Every entry needs to be printed exactly, please.
##### Entries
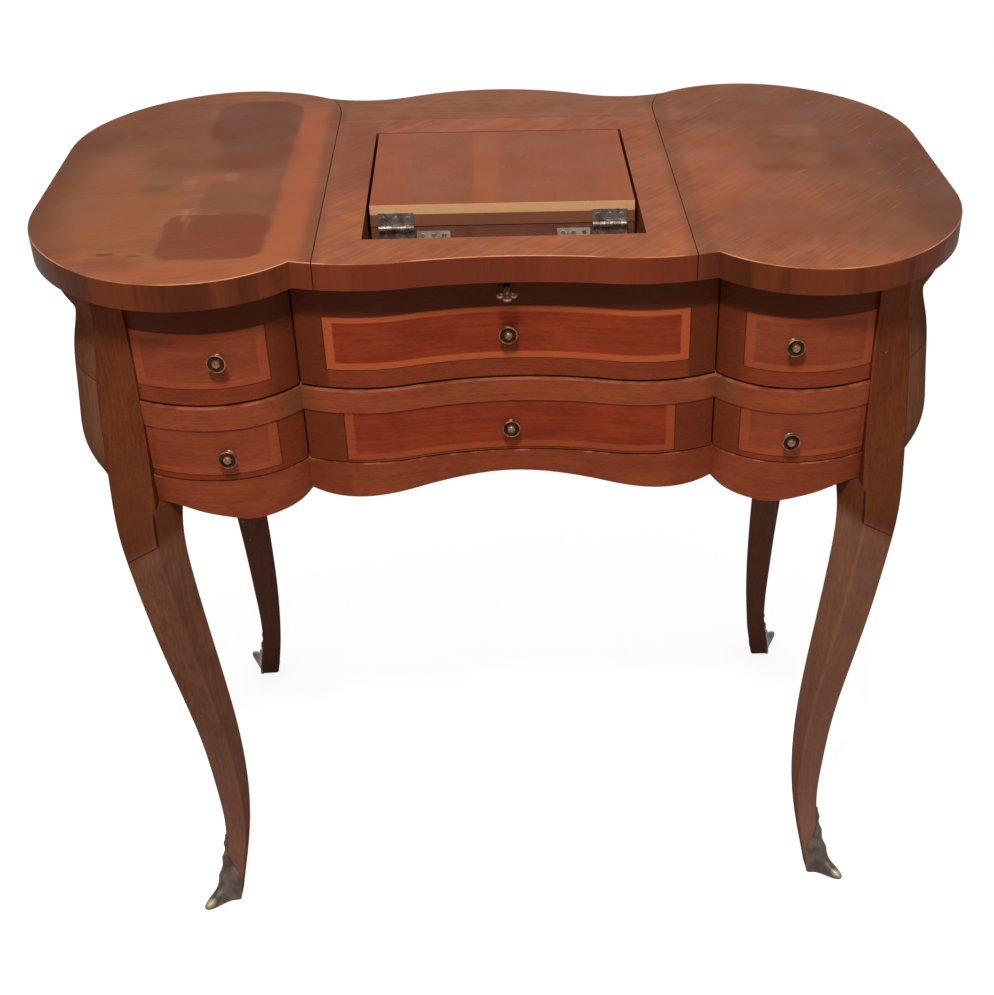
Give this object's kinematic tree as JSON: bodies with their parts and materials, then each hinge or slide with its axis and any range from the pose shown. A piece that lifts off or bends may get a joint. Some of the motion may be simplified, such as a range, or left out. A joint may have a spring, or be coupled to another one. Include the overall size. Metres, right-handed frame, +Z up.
{
  "type": "poudreuse dressing table",
  "caption": "Lobed dressing table on cabriole legs with bronze shoes, swivelling side lids over wells, a folding cover over a tilting mirror, and fitted drawers with dished knobs.",
  "frame": {"origin": "on the floor, under the middle of the top's outline", "axes": "+Z up, +X to the right along the front, the drawer fronts face -Y"},
  "size_m": [0.842, 0.5224, 0.741],
  "materials": {
    "top_veneer": "waxed",
    "front_veneer": "waxed",
    "side_veneer": "waxed",
    "leg_veneer": "waxed",
    "case_wood": "bare",
    "drawer_wood": "bare",
    "brass": "worn",
    "bronze": "patinated",
    "hinge_metal": "worn",
    "iron": "dark",
    "mirror_glass": "polished"
  },
  "bodies": {
    "case": {"leg_front_left": "leg_veneer", "leg_front_right": "leg_veneer", "leg_rear_left": "leg_veneer", "leg_rear_right": "leg_veneer", "sabot_front_left": "bronze", "sabot_front_right": "bronze", "sabot_rear_left": "bronze", "sabot_rear_right": "bronze", "side_panel_left": "side_veneer", "side_panel_right": "side_veneer", "back_panel_left": "side_veneer", "back_panel_center": "side_veneer", "back_panel_right": "side_veneer", "partition_left": "case_wood", "partition_right": "case_wood", "false_front_left": "front_veneer", "false_front_right": "front_veneer", "false_front_knobs": "brass", "ledge_rail": "front_veneer", "apron": "front_veneer", "well_floor_left": "case_wood", "well_floor_right": "case_wood", "dust_board": "case_wood", "bottom_board": "case_wood", "drawer_guides": "case_wood", "center_top": "top_veneer", "lid_pins": "iron", "pivot_blocks": "case_wood", "mirror_well_floor": "case_wood", "mirror_well_walls": "case_wood", "prop_track": "case_wood", "tilt_hinge_lower": "hinge_metal"},
    "center_drawer_1": {"center_drawer_1_front": "front_veneer", "center_drawer_1_box": "drawer_wood", "center_drawer_1_floor": "drawer_wood", "center_drawer_1_knob": "brass", "drawer_lock": "brass"},
    "key": {"drawer_key": "brass"},
    "center_drawer_2": {"center_drawer_2_front": "front_veneer", "center_drawer_2_box": "drawer_wood", "center_drawer_2_floor": "drawer_wood", "center_drawer_2_knob": "brass"},
    "left_drawer": {"left_drawer_front": "front_veneer", "left_drawer_box": "drawer_wood", "left_drawer_floor": "drawer_wood", "left_drawer_knob": "brass"},
    "right_drawer": {"right_drawer_front": "front_veneer", "right_drawer_box": "drawer_wood", "right_drawer_floor": "drawer_wood", "right_drawer_knob": "brass"},
    "left_lid": {"lid_left": "top_veneer"},
    "right_lid": {"lid_right": "top_veneer"},
    "mirror_rest": {"mirror_frame": "case_wood", "mirror_glass": "mirror_glass", "tilt_hinge_upper": "hinge_metal", "lid_hinge_lower": "hinge_metal", "prop_bracket": "iron"},
    "mirror_cover": {"mirror_lid": "top_veneer", "lid_hinge_upper": "hinge_metal"},
    "mirror_prop": {"prop_strut": "case_wood"}
  },
  "joints": [
    {"name": "center_drawer_1_slide", "type": "slide", "parent": "case", "child": "center_drawer_1", "axis": [0, -1, 0], "range_m": [0, 0.22]},
    {"name": "center_drawer_2_slide", "type": "slide", "parent": "case", "child": "center_drawer_2", "axis": [0, -1, 0], "range_m": [0, 0.22]},
    {"name": "left_drawer_slide", "type": "slide", "parent": "case", "child": "left_drawer", "axis": [0, -1, 0], "range_m": [0, 0.2]},
    {"name": "right_drawer_slide", "type": "slide", "parent": "case", "child": "right_drawer", "axis": [0, -1, 0], "range_m": [0, 0.2]},
    {"name": "key_turn", "type": "hinge", "parent": "center_drawer_1", "child": "key", "pos_m": [0, -0.2, 0.702], "axis": [0, 1, 0], "range_deg": [0, 90]},
    {"name": "right_lid_swivel", "type": "hinge", "parent": "case", "child": "right_lid", "pos_m": [0.302, 0.172, 0.717], "axis": [0, 0, 1], "range_deg": [0, 100]},
    {"name": "left_lid_swivel", "type": "hinge", "parent": "case", "child": "left_lid", "pos_m": [-0.302, 0.172, 0.717], "axis": [0, 0, -1], "range_deg": [0, 100]},
    {"name": "mirror_tilt", "type": "hinge", "parent": "case", "child": "mirror_rest", "pos_m": [0, -0.096, 0.704], "axis": [1, 0, 0], "range_deg": [0, 45]},
    {"name": "mirror_cover_fold", "type": "hinge", "parent": "mirror_rest", "child": "mirror_cover", "pos_m": [0, -0.096, 0.721], "axis": [1, 0, 0], "range_deg": [0, 90]},
    {"name": "mirror_prop_swing", "type": "hinge", "parent": "mirror_rest", "child": "mirror_prop", "pos_m": [0, -0.008, 0.704], "axis": [1, 0, 0], "range_deg": [-90, 0]}
  ],
  "couplings": [
    {"joint": "mirror_prop_swing", "follows": "mirror_tilt", "ratio": -2}
  ]
}
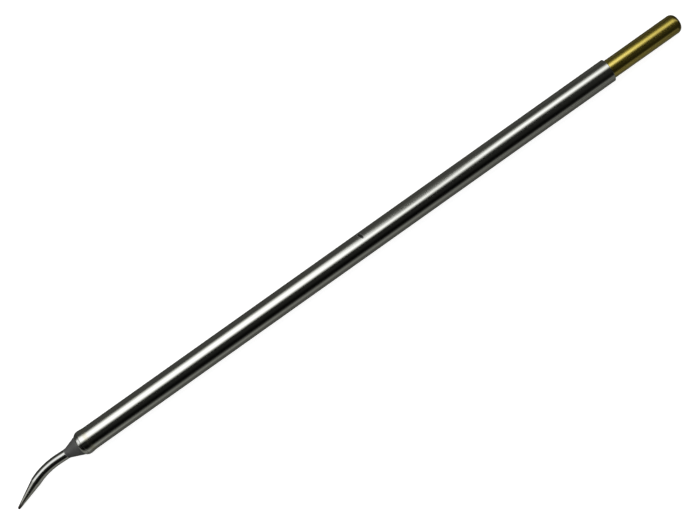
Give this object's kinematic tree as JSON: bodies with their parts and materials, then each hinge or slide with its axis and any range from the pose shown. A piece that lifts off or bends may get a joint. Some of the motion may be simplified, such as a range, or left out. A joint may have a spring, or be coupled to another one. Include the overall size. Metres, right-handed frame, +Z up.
{
  "type": "soldering iron tip cartridge",
  "caption": "Long thin soldering cartridge with a bent conical tip, a dull cone, a polished steel tube with its heater inside, and a gold-plated round-ended contact pin.",
  "frame": {"origin": "bottom centre of the whole cartridge as it lies on a flat surface", "axes": "+X along the tube towards the contact pin, so the working tip is at -X; +Z up; the tip is bent towards -Y and down, until its end touches the surface"},
  "size_m": [0.1556, 0.0058, 0.005],
  "materials": {
    "tinned_copper": "bright tinned point and shoulder, dull dark grey cone, over plated copper",
    "stainless": "polished drawn stainless tube",
    "gold_plate": "thin bright gold plating over brass",
    "ceramic": "matt fired ceramic",
    "magnetic_alloy": "dull nickel iron alloy",
    "copper_wire": "flat copper wire",
    "insulating_film": "amber high-temperature film",
    "insulating_plastic": "white high-temperature plastic",
    "brass_rod": "drawn brass"
  },
  "bodies": {
    "root": {"solder_tip": "tinned_copper", "barrel_tube": "stainless", "contact_pin": "gold_plate", "front_washer": "ceramic", "rear_washer": "ceramic", "heater_sleeve": "magnetic_alloy", "coil_liner": "insulating_film", "heater_coil": "copper_wire", "coil_cover": "insulating_film", "flux_shield": "magnetic_alloy", "lead_joint": "brass_rod", "centre_rod": "brass_rod", "contact_bush": "insulating_plastic", "spacer_bead_1": "insulating_plastic", "spacer_bead_2": "insulating_plastic", "spacer_bead_3": "insulating_plastic", "spacer_bead_4": "insulating_plastic"}
  },
  "joints": []
}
##########
## Solved problem:
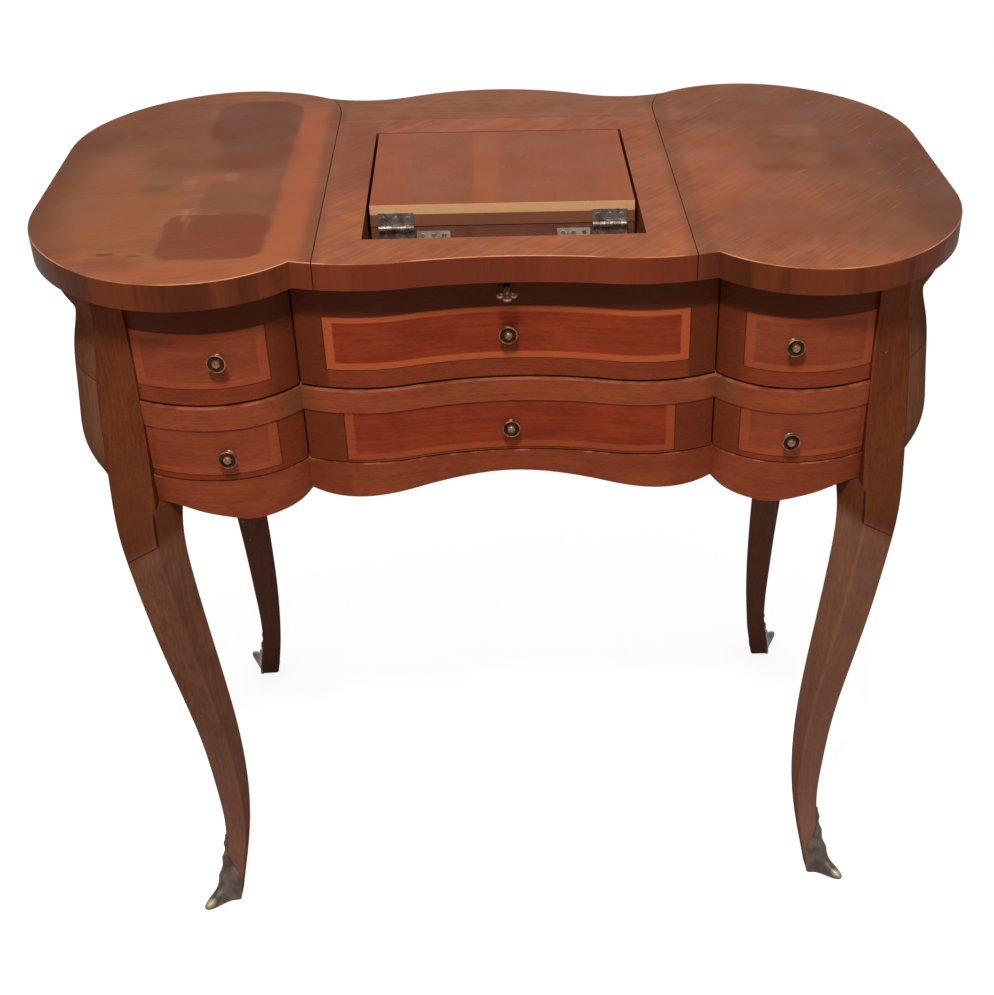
Give this object's kinematic tree as JSON: bodies with their parts and materials, then each hinge or slide with its axis and any range from the pose shown. A piece that lifts off or bends may get a joint. Some of the motion may be simplified, such as a range, or left out. A joint may have a spring, or be coupled to another one. Include the overall size. Metres, right-handed frame, +Z up.
{
  "type": "poudreuse dressing table",
  "caption": "Lobed dressing table on cabriole legs with bronze shoes, swivelling side lids over wells, a folding cover over a tilting mirror, and fitted drawers with dished knobs.",
  "frame": {"origin": "on the floor, under the middle of the top's outline", "axes": "+Z up, +X to the right along the front, the drawer fronts face -Y"},
  "size_m": [0.842, 0.5224, 0.741],
  "materials": {
    "top_veneer": "waxed",
    "front_veneer": "waxed",
    "side_veneer": "waxed",
    "leg_veneer": "waxed",
    "case_wood": "bare",
    "drawer_wood": "bare",
    "brass": "worn",
    "bronze": "patinated",
    "hinge_metal": "worn",
    "iron": "dark",
    "mirror_glass": "polished"
  },
  "bodies": {
    "case": {"leg_front_left": "leg_veneer", "leg_front_right": "leg_veneer", "leg_rear_left": "leg_veneer", "leg_rear_right": "leg_veneer", "sabot_front_left": "bronze", "sabot_front_right": "bronze", "sabot_rear_left": "bronze", "sabot_rear_right": "bronze", "side_panel_left": "side_veneer", "side_panel_right": "side_veneer", "back_panel_left": "side_veneer", "back_panel_center": "side_veneer", "back_panel_right": "side_veneer", "partition_left": "case_wood", "partition_right": "case_wood", "false_front_left": "front_veneer", "false_front_right": "front_veneer", "false_front_knobs": "brass", "ledge_rail": "front_veneer", "apron": "front_veneer", "well_floor_left": "case_wood", "well_floor_right": "case_wood", "dust_board": "case_wood", "bottom_board": "case_wood", "drawer_guides": "case_wood", "center_top": "top_veneer", "lid_pins": "iron", "pivot_blocks": "case_wood", "mirror_well_floor": "case_wood", "mirror_well_walls": "case_wood", "prop_track": "case_wood", "tilt_hinge_lower": "hinge_metal"},
    "center_drawer_1": {"center_drawer_1_front": "front_veneer", "center_drawer_1_box": "drawer_wood", "center_drawer_1_floor": "drawer_wood", "center_drawer_1_knob": "brass", "drawer_lock": "brass"},
    "key": {"drawer_key": "brass"},
    "center_drawer_2": {"center_drawer_2_front": "front_veneer", "center_drawer_2_box": "drawer_wood", "center_drawer_2_floor": "drawer_wood", "center_drawer_2_knob": "brass"},
    "left_drawer": {"left_drawer_front": "front_veneer", "left_drawer_box": "drawer_wood", "left_drawer_floor": "drawer_wood", "left_drawer_knob": "brass"},
    "right_drawer": {"right_drawer_front": "front_veneer", "right_drawer_box": "drawer_wood", "right_drawer_floor": "drawer_wood", "right_drawer_knob": "brass"},
    "left_lid": {"lid_left": "top_veneer"},
    "right_lid": {"lid_right": "top_veneer"},
    "mirror_rest": {"mirror_frame": "case_wood", "mirror_glass": "mirror_glass", "tilt_hinge_upper": "hinge_metal", "lid_hinge_lower": "hinge_metal", "prop_bracket": "iron"},
    "mirror_cover": {"mirror_lid": "top_veneer", "lid_hinge_upper": "hinge_metal"},
    "mirror_prop": {"prop_strut": "case_wood"}
  },
  "joints": [
    {"name": "center_drawer_1_slide", "type": "slide", "parent": "case", "child": "center_drawer_1", "axis": [0, -1, 0], "range_m": [0, 0.22]},
    {"name": "center_drawer_2_slide", "type": "slide", "parent": "case", "child": "center_drawer_2", "axis": [0, -1, 0], "range_m": [0, 0.22]},
    {"name": "left_drawer_slide", "type": "slide", "parent": "case", "child": "left_drawer", "axis": [0, -1, 0], "range_m": [0, 0.2]},
    {"name": "right_drawer_slide", "type": "slide", "parent": "case", "child": "right_drawer", "axis": [0, -1, 0], "range_m": [0, 0.2]},
    {"name": "key_turn", "type": "hinge", "parent": "center_drawer_1", "child": "key", "pos_m": [0, -0.2, 0.702], "axis": [0, 1, 0], "range_deg": [0, 90]},
    {"name": "right_lid_swivel", "type": "hinge", "parent": "case", "child": "right_lid", "pos_m": [0.302, 0.172, 0.717], "axis": [0, 0, 1], "range_deg": [0, 100]},
    {"name": "left_lid_swivel", "type": "hinge", "parent": "case", "child": "left_lid", "pos_m": [-0.302, 0.172, 0.717], "axis": [0, 0, -1], "range_deg": [0, 100]},
    {"name": "mirror_tilt", "type": "hinge", "parent": "case", "child": "mirror_rest", "pos_m": [0, -0.096, 0.704], "axis": [1, 0, 0], "range_deg": [0, 45]},
    {"name": "mirror_cover_fold", "type": "hinge", "parent": "mirror_rest", "child": "mirror_cover", "pos_m": [0, -0.096, 0.721], "axis": [1, 0, 0], "range_deg": [0, 90]},
    {"name": "mirror_prop_swing", "type": "hinge", "parent": "mirror_rest", "child": "mirror_prop", "pos_m": [0, -0.008, 0.704], "axis": [1, 0, 0], "range_deg": [-90, 0]}
  ],
  "couplings": [
    {"joint": "mirror_prop_swing", "follows": "mirror_tilt", "ratio": -2}
  ]
}
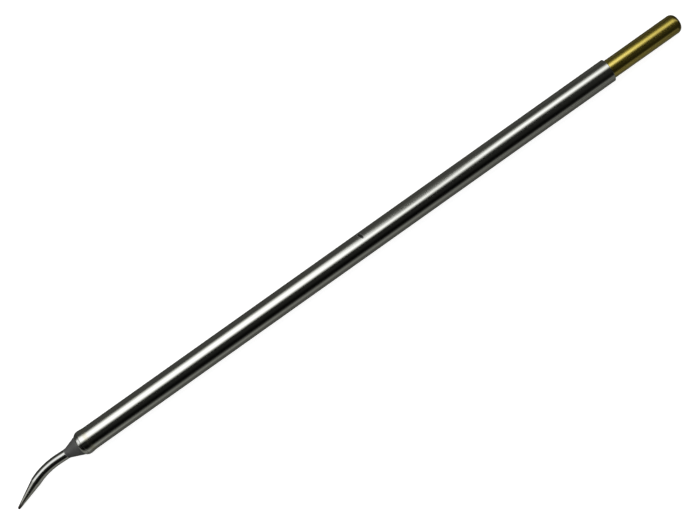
Give this object's kinematic tree as JSON: bodies with their parts and materials, then each hinge or slide with its axis and any range from the pose shown. A piece that lifts off or bends may get a joint. Some of the motion may be simplified, such as a range, or left out. A joint may have a spring, or be coupled to another one. Include the overall size. Metres, right-handed frame, +Z up.
{
  "type": "soldering iron tip cartridge",
  "caption": "Long thin soldering cartridge with a bent conical tip, a dull cone, a polished steel tube with its heater inside, and a gold-plated round-ended contact pin.",
  "frame": {"origin": "bottom centre of the whole cartridge as it lies on a flat surface", "axes": "+X along the tube towards the contact pin, so the working tip is at -X; +Z up; the tip is bent towards -Y and down, until its end touches the surface"},
  "size_m": [0.1556, 0.0058, 0.005],
  "materials": {
    "tinned_copper": "bright tinned point and shoulder, dull dark grey cone, over plated copper",
    "stainless": "polished drawn stainless tube",
    "gold_plate": "thin bright gold plating over brass",
    "ceramic": "matt fired ceramic",
    "magnetic_alloy": "dull nickel iron alloy",
    "copper_wire": "flat copper wire",
    "insulating_film": "amber high-temperature film",
    "insulating_plastic": "white high-temperature plastic",
    "brass_rod": "drawn brass"
  },
  "bodies": {
    "root": {"solder_tip": "tinned_copper", "barrel_tube": "stainless", "contact_pin": "gold_plate", "front_washer": "ceramic", "rear_washer": "ceramic", "heater_sleeve": "magnetic_alloy", "coil_liner": "insulating_film", "heater_coil": "copper_wire", "coil_cover": "insulating_film", "flux_shield": "magnetic_alloy", "lead_joint": "brass_rod", "centre_rod": "brass_rod", "contact_bush": "insulating_plastic", "spacer_bead_1": "insulating_plastic", "spacer_bead_2": "insulating_plastic", "spacer_bead_3": "insulating_plastic", "spacer_bead_4": "insulating_plastic"}
  },
  "joints": []
}